In fact, we have a native cactus here in Massachusetts—the Eastern Prickly Pear (Opuntia humifusa) !
Low Maintenance Landscape Ideas for Backyards
If you want low maintenance (and don’t we all?) consider native plants that already have a leg up when it comes to our climate and growing conditions. You can also choose drought-tolerant plants—especially if you’re a forgetful waterer.
When it comes to the latter, we have a lot to choose from (many are perennials, too!). Consider yarrow, most types of aster, carnations, purple coneflower, or sea holly—to name just a few .
5 Backyard Landscape Ideas: Lighting
To top your beautifully designed landscape off, consider illuminating it.
Lighting can really add some extra pizazz to your outdoor space—and it can do so very affordably. With a range of lighting options available on the market, you’re sure to find a great option for you. Here are a few of our favorites:
- Use solar powered lanterns to highlight a pathway, making it both safer and more attractive to navigate.

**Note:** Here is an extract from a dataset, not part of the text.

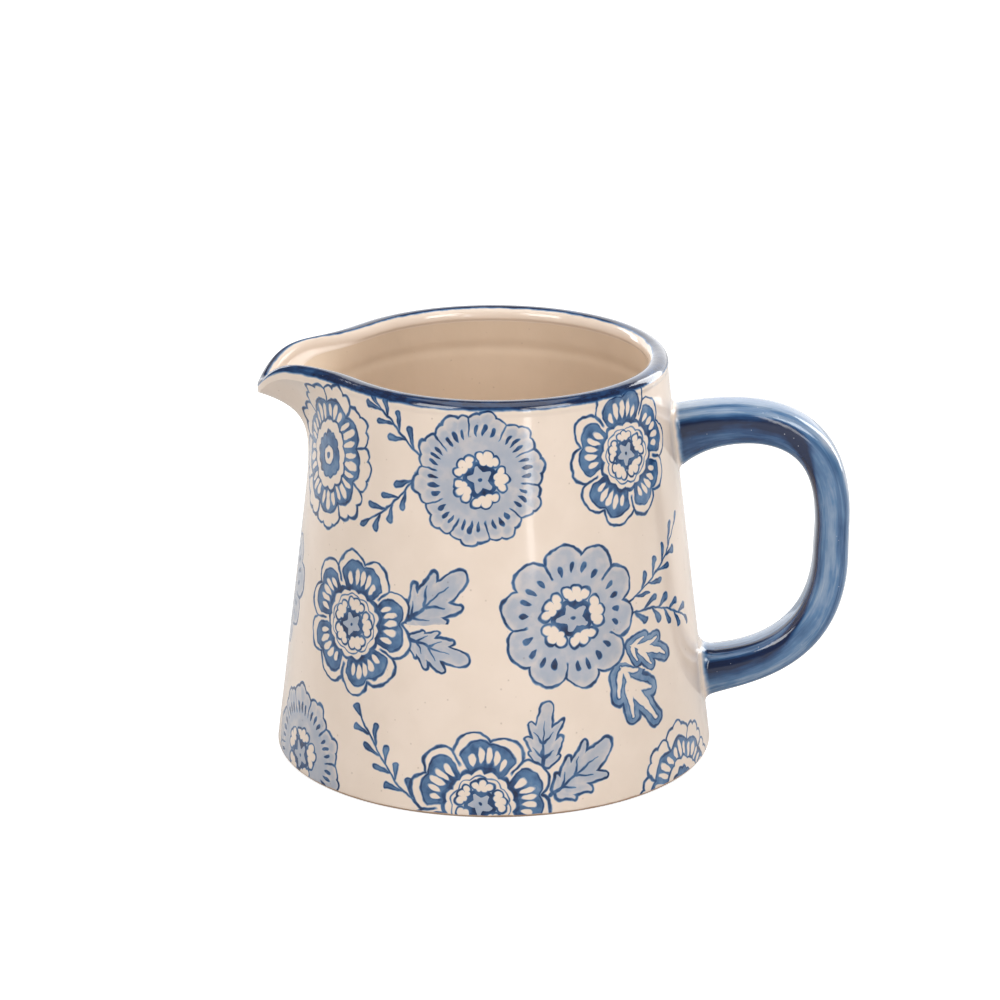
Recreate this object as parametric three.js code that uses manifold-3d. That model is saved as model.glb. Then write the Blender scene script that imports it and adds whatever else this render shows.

- Place lights high in trees to mimic the look of the moon.
- Use hardscape lighting, a strand of LEDs with a protective layer of silicone that can be applied with outdoor tape for an under-cabinet-lighting look, but placed underneath steps or around a water feature, an outdoor kitchen, or seating area.
- Hang bistro lighting to brighten up a smaller space, like a patio, balcony, or deck.
- Incorporate different styles throughout the landscape to keep things interesting.